**EXERCISE:** Go through the listing and write out all of it exactly.

**SUPPLIED MATERIAL:**

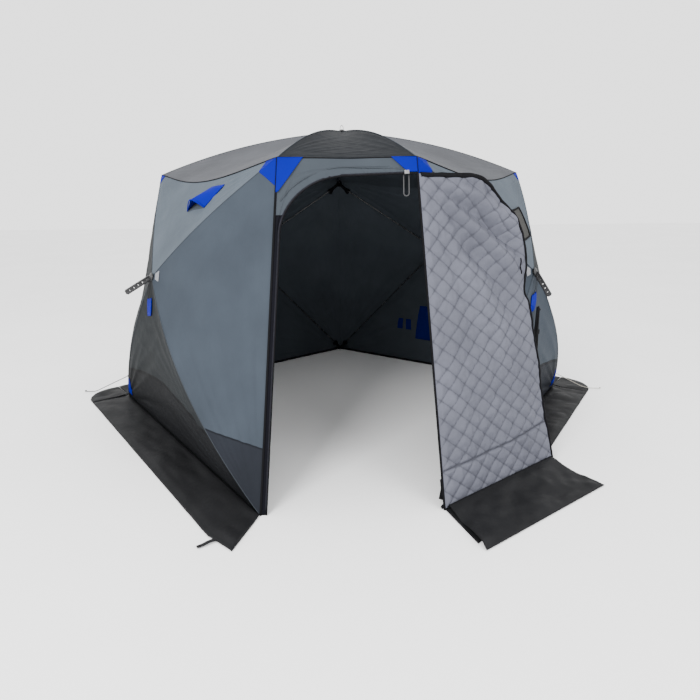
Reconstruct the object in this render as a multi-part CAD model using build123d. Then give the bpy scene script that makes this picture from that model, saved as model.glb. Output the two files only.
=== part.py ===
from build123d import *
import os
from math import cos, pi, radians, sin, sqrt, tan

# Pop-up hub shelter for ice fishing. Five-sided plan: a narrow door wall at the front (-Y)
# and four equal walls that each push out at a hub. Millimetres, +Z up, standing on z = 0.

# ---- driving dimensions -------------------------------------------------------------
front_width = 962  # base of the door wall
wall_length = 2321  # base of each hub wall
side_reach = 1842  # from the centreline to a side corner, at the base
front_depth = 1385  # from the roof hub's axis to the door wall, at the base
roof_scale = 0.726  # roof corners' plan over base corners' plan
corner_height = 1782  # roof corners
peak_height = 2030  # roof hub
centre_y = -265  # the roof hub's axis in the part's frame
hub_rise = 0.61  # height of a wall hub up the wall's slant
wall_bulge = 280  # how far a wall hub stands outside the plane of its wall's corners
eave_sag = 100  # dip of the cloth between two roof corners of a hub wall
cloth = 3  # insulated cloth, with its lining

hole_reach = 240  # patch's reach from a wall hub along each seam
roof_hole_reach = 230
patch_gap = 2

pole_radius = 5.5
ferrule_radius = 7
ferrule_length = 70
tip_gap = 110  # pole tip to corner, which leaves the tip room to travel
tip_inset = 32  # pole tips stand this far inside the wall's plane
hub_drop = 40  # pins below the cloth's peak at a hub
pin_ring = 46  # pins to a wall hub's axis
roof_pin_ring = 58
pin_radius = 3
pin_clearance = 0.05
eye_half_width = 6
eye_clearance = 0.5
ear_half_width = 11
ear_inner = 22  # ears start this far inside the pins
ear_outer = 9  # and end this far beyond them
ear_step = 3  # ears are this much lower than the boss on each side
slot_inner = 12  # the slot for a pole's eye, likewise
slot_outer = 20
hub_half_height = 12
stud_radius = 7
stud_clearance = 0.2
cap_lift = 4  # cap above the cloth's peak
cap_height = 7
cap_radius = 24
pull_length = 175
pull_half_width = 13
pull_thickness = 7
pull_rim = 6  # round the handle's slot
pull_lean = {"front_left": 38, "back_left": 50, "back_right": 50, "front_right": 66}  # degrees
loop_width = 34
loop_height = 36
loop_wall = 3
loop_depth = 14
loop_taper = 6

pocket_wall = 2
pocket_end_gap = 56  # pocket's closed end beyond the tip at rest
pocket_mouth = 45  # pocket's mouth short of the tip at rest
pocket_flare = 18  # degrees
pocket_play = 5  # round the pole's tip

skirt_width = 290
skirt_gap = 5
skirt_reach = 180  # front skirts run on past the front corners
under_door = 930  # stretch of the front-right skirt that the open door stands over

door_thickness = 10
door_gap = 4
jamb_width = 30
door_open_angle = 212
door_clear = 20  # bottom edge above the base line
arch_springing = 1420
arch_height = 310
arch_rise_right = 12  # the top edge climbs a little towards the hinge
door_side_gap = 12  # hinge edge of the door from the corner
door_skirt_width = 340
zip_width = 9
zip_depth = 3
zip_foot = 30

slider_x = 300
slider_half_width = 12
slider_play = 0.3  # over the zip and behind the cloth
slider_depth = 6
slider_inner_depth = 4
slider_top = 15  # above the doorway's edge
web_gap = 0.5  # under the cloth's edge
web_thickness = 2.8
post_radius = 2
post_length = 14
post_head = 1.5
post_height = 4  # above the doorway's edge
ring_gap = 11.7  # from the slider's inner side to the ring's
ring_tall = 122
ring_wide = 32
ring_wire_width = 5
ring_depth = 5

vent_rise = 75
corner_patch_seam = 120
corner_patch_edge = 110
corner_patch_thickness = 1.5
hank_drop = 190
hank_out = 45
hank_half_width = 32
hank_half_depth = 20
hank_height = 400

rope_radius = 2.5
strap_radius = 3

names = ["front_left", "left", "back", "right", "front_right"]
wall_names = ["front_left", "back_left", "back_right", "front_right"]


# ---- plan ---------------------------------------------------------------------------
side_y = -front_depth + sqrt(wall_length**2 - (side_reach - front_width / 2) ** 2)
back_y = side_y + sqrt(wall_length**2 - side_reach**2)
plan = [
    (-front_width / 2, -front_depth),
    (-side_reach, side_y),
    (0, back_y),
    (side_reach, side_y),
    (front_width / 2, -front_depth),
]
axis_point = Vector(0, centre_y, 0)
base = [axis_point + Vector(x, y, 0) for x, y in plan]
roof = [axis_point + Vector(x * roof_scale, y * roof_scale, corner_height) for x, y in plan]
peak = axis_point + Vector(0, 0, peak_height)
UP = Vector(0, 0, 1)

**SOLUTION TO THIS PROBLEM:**
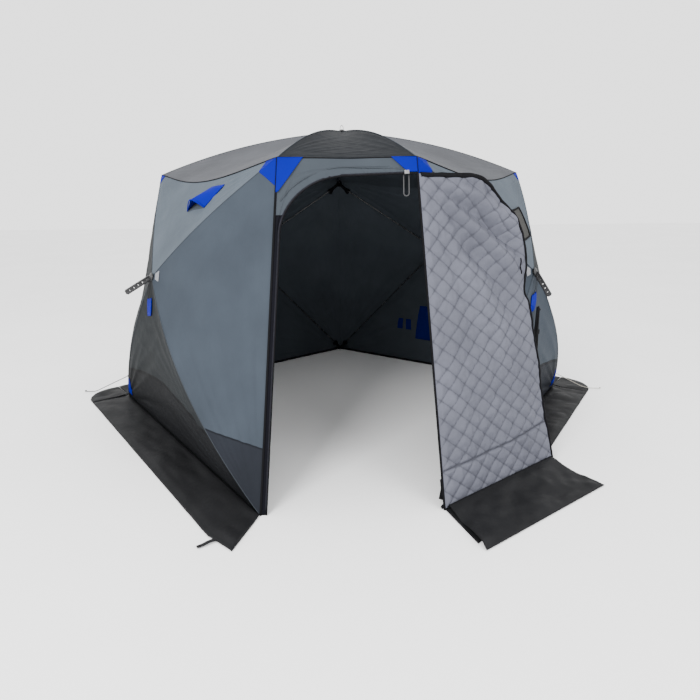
Reconstruct the object in this render as a multi-part CAD model using build123d. Then give the bpy scene script that makes this picture from that model, saved as model.glb. Output the two files only.
=== part.py ===
from build123d import *
import os
from math import cos, pi, radians, sin, sqrt, tan

# Pop-up hub shelter for ice fishing. Five-sided plan: a narrow door wall at the front (-Y)
# and four equal walls that each push out at a hub. Millimetres, +Z up, standing on z = 0.

# ---- driving dimensions -------------------------------------------------------------
front_width = 962  # base of the door wall
wall_length = 2321  # base of each hub wall
side_reach = 1842  # from the centreline to a side corner, at the base
front_depth = 1385  # from the roof hub's axis to the door wall, at the base
roof_scale = 0.726  # roof corners' plan over base corners' plan
corner_height = 1782  # roof corners
peak_height = 2030  # roof hub
centre_y = -265  # the roof hub's axis in the part's frame
hub_rise = 0.61  # height of a wall hub up the wall's slant
wall_bulge = 280  # how far a wall hub stands outside the plane of its wall's corners
eave_sag = 100  # dip of the cloth between two roof corners of a hub wall
cloth = 3  # insulated cloth, with its lining

hole_reach = 240  # patch's reach from a wall hub along each seam
roof_hole_reach = 230
patch_gap = 2

pole_radius = 5.5
ferrule_radius = 7
ferrule_length = 70
tip_gap = 110  # pole tip to corner, which leaves the tip room to travel
tip_inset = 32  # pole tips stand this far inside the wall's plane
hub_drop = 40  # pins below the cloth's peak at a hub
pin_ring = 46  # pins to a wall hub's axis
roof_pin_ring = 58
pin_radius = 3
pin_clearance = 0.05
eye_half_width = 6
eye_clearance = 0.5
ear_half_width = 11
ear_inner = 22  # ears start this far inside the pins
ear_outer = 9  # and end this far beyond them
ear_step = 3  # ears are this much lower than the boss on each side
slot_inner = 12  # the slot for a pole's eye, likewise
slot_outer = 20
hub_half_height = 12
stud_radius = 7
stud_clearance = 0.2
cap_lift = 4  # cap above the cloth's peak
cap_height = 7
cap_radius = 24
pull_length = 175
pull_half_width = 13
pull_thickness = 7
pull_rim = 6  # round the handle's slot
pull_lean = {"front_left": 38, "back_left": 50, "back_right": 50, "front_right": 66}  # degrees
loop_width = 34
loop_height = 36
loop_wall = 3
loop_depth = 14
loop_taper = 6

pocket_wall = 2
pocket_end_gap = 56  # pocket's closed end beyond the tip at rest
pocket_mouth = 45  # pocket's mouth short of the tip at rest
pocket_flare = 18  # degrees
pocket_play = 5  # round the pole's tip

skirt_width = 290
skirt_gap = 5
skirt_reach = 180  # front skirts run on past the front corners
under_door = 930  # stretch of the front-right skirt that the open door stands over

door_thickness = 10
door_gap = 4
jamb_width = 30
door_open_angle = 212
door_clear = 20  # bottom edge above the base line
arch_springing = 1420
arch_height = 310
arch_rise_right = 12  # the top edge climbs a little towards the hinge
door_side_gap = 12  # hinge edge of the door from the corner
door_skirt_width = 340
zip_width = 9
zip_depth = 3
zip_foot = 30

slider_x = 300
slider_half_width = 12
slider_play = 0.3  # over the zip and behind the cloth
slider_depth = 6
slider_inner_depth = 4
slider_top = 15  # above the doorway's edge
web_gap = 0.5  # under the cloth's edge
web_thickness = 2.8
post_radius = 2
post_length = 14
post_head = 1.5
post_height = 4  # above the doorway's edge
ring_gap = 11.7  # from the slider's inner side to the ring's
ring_tall = 122
ring_wide = 32
ring_wire_width = 5
ring_depth = 5

vent_rise = 75
corner_patch_seam = 120
corner_patch_edge = 110
corner_patch_thickness = 1.5
hank_drop = 190
hank_out = 45
hank_half_width = 32
hank_half_depth = 20
hank_height = 400

rope_radius = 2.5
strap_radius = 3

names = ["front_left", "left", "back", "right", "front_right"]
wall_names = ["front_left", "back_left", "back_right", "front_right"]


# ---- plan ---------------------------------------------------------------------------
side_y = -front_depth + sqrt(wall_length**2 - (side_reach - front_width / 2) ** 2)
back_y = side_y + sqrt(wall_length**2 - side_reach**2)
plan = [
    (-front_width / 2, -front_depth),
    (-side_reach, side_y),
    (0, back_y),
    (side_reach, side_y),
    (front_width / 2, -front_depth),
]
axis_point = Vector(0, centre_y, 0)
base = [axis_point + Vector(x, y, 0) for x, y in plan]
roof = [axis_point + Vector(x * roof_scale, y * roof_scale, corner_height) for x, y in plan]
peak = axis_point + Vector(0, 0, peak_height)
UP = Vector(0, 0, 1)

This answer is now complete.